• The exercise: Which lines below hold the word "that"? Report each one.

start Exercise materials

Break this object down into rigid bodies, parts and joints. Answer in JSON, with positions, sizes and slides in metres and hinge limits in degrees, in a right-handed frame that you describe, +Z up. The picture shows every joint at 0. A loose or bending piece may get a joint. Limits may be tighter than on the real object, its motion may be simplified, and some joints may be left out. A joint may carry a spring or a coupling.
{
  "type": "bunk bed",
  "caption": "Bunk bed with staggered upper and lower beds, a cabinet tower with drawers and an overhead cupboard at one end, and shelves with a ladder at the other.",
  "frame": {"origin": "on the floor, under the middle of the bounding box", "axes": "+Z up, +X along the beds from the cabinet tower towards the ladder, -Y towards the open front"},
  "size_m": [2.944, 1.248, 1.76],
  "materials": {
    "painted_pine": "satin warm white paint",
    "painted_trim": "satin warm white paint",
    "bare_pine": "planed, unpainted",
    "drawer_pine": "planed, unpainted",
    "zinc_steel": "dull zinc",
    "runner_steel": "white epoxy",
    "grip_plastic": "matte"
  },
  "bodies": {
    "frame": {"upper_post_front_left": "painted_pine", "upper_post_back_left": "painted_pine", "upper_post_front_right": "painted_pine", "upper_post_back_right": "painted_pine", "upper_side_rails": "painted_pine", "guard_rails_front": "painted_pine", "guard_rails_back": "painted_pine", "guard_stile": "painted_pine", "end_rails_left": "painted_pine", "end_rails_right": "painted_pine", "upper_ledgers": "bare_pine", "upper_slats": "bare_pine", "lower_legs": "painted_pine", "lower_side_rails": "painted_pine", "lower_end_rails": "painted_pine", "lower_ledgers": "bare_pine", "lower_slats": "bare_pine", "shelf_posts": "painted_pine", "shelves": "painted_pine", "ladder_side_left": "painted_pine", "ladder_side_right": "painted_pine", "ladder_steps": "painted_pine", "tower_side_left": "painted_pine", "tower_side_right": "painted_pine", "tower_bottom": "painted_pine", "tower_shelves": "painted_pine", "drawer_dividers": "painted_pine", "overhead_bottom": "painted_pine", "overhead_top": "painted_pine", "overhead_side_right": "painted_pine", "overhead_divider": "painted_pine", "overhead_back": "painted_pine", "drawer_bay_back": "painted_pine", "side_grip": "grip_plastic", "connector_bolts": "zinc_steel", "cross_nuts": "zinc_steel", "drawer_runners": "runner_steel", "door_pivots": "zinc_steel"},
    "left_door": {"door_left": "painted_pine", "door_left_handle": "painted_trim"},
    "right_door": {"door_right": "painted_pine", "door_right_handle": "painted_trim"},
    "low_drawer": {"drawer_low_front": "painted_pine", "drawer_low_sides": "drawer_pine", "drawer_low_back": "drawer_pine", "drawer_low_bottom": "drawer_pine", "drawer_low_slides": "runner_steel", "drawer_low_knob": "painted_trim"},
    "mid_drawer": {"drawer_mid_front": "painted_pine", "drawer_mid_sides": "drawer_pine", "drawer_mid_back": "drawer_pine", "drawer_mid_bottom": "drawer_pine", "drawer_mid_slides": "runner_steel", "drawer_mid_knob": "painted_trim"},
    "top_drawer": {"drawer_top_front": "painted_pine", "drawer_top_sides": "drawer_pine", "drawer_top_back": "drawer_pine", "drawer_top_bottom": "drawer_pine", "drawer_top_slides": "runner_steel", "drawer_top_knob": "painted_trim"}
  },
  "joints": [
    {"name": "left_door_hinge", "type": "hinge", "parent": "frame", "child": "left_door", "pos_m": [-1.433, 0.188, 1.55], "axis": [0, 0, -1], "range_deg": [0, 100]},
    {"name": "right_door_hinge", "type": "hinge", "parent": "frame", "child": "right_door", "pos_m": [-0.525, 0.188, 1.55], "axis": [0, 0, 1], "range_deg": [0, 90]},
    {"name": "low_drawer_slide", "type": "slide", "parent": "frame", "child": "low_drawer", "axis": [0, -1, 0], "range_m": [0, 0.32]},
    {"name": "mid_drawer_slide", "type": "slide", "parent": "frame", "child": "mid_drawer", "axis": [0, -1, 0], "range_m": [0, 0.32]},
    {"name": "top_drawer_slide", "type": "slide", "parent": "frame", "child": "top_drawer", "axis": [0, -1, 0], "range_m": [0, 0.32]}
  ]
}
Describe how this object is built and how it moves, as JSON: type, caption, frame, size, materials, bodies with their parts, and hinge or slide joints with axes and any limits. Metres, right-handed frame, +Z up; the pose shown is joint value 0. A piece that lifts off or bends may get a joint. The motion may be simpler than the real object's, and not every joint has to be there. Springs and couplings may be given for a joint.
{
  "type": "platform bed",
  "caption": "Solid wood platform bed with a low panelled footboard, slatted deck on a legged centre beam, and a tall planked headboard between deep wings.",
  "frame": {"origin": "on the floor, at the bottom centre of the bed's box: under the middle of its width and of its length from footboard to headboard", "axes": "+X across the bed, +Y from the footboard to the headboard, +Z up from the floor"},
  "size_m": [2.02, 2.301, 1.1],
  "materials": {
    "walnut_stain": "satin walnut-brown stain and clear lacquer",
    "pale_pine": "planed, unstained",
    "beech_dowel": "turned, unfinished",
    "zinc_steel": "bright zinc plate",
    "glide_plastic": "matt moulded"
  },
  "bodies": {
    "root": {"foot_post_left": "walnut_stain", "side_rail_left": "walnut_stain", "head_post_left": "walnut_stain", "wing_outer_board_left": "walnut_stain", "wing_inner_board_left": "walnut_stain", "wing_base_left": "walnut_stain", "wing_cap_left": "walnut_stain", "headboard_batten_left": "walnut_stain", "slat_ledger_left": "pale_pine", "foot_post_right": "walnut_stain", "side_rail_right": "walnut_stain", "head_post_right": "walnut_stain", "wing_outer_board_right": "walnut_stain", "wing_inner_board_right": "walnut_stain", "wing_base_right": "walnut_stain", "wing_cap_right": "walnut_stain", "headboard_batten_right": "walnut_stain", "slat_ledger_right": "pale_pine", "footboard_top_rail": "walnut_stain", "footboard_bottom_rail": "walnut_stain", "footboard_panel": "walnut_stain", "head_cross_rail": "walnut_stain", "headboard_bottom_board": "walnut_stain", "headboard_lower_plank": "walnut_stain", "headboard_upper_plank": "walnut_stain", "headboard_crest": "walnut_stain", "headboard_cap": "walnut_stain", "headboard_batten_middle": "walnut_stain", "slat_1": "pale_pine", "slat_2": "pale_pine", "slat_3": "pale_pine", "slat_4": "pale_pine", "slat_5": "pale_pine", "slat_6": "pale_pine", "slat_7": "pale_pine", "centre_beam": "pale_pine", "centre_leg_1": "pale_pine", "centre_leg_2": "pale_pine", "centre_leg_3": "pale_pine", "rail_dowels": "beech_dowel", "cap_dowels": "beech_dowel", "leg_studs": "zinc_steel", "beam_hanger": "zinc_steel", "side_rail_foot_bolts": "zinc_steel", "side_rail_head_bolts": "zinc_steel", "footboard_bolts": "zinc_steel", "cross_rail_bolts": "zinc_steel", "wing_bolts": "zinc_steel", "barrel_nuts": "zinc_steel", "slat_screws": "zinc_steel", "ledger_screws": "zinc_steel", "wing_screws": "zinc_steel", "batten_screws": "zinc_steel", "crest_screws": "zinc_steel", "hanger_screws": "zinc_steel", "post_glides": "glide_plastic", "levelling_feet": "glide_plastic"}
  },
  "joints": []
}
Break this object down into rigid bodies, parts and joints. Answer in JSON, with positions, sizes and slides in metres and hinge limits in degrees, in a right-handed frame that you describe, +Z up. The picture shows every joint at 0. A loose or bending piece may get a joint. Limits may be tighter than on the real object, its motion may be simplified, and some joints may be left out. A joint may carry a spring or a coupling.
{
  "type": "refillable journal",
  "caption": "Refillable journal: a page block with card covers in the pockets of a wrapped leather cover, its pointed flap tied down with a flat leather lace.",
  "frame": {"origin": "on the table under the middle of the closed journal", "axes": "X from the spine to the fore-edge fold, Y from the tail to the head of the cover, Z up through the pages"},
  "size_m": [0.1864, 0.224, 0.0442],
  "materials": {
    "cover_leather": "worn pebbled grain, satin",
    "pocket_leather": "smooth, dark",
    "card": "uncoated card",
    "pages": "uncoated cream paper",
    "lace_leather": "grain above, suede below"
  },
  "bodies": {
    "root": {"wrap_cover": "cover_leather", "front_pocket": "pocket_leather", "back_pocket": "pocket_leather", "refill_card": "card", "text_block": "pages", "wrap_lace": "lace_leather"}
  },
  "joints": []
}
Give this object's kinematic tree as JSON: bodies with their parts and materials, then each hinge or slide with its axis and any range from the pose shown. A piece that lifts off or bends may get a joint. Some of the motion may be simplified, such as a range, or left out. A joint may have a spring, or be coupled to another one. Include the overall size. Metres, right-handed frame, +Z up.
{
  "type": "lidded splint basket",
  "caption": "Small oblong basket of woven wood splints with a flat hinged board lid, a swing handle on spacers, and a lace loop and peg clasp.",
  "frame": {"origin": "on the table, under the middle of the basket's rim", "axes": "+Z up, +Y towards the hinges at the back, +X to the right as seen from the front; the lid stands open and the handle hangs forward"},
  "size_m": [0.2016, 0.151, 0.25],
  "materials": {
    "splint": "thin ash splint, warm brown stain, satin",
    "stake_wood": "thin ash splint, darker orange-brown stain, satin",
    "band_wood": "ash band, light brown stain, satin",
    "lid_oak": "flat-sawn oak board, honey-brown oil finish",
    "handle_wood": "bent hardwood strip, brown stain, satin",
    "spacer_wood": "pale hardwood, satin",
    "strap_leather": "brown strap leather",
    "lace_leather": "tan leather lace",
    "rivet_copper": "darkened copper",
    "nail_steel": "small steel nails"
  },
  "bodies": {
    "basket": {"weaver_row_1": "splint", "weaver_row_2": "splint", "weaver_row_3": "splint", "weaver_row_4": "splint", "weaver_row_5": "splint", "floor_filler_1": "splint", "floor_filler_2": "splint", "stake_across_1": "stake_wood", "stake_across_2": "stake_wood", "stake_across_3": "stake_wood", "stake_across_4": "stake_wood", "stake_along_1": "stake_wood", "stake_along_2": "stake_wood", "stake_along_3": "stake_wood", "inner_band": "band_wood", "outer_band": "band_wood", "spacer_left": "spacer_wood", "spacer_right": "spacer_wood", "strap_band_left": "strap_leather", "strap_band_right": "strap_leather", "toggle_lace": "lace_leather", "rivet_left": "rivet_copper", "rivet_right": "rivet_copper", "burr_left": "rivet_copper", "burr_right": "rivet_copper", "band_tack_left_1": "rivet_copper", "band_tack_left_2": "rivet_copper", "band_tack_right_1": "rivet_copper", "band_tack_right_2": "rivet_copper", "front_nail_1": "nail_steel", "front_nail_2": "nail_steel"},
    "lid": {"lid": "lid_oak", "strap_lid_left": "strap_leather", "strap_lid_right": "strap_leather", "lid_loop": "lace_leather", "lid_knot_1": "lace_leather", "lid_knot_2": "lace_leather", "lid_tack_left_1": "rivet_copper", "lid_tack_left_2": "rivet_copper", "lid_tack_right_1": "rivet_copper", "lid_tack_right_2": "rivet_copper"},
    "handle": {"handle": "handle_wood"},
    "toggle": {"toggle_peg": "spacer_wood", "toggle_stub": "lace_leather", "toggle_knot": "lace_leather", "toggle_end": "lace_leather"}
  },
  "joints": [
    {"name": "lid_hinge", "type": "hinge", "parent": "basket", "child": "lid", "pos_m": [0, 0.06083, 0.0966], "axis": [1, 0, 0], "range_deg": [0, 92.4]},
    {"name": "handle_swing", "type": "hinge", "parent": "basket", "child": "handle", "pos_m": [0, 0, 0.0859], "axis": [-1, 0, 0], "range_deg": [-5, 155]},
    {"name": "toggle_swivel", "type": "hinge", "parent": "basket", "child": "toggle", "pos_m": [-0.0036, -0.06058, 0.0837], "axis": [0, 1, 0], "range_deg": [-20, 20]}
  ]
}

end Exercise materials

• Output below:
Break this object down into rigid bodies, parts and joints. Answer in JSON, with positions, sizes and slides in metres and hinge limits in degrees, in a right-handed frame that you describe, +Z up. The picture shows every joint at 0. A loose or bending piece may get a joint. Limits may be tighter than on the real object, its motion may be simplified, and some joints may be left out. A joint may carry a spring or a coupling.
Describe how this object is built and how it moves, as JSON: type, caption, frame, size, materials, bodies with their parts, and hinge or slide joints with axes and any limits. Metres, right-handed frame, +Z up; the pose shown is joint value 0. A piece that lifts off or bends may get a joint. The motion may be simpler than the real object's, and not every joint has to be there. Springs and couplings may be given for a joint.
Break this object down into rigid bodies, parts and joints. Answer in JSON, with positions, sizes and slides in metres and hinge limits in degrees, in a right-handed frame that you describe, +Z up. The picture shows every joint at 0. A loose or bending piece may get a joint. Limits may be tighter than on the real object, its motion may be simplified, and some joints may be left out. A joint may carry a spring or a coupling.
Give this object's kinematic tree as JSON: bodies with their parts and materials, then each hinge or slide with its axis and any range from the pose shown. A piece that lifts off or bends may get a joint. Some of the motion may be simplified, such as a range, or left out. A joint may have a spring, or be coupled to another one. Include the overall size. Metres, right-handed frame, +Z up.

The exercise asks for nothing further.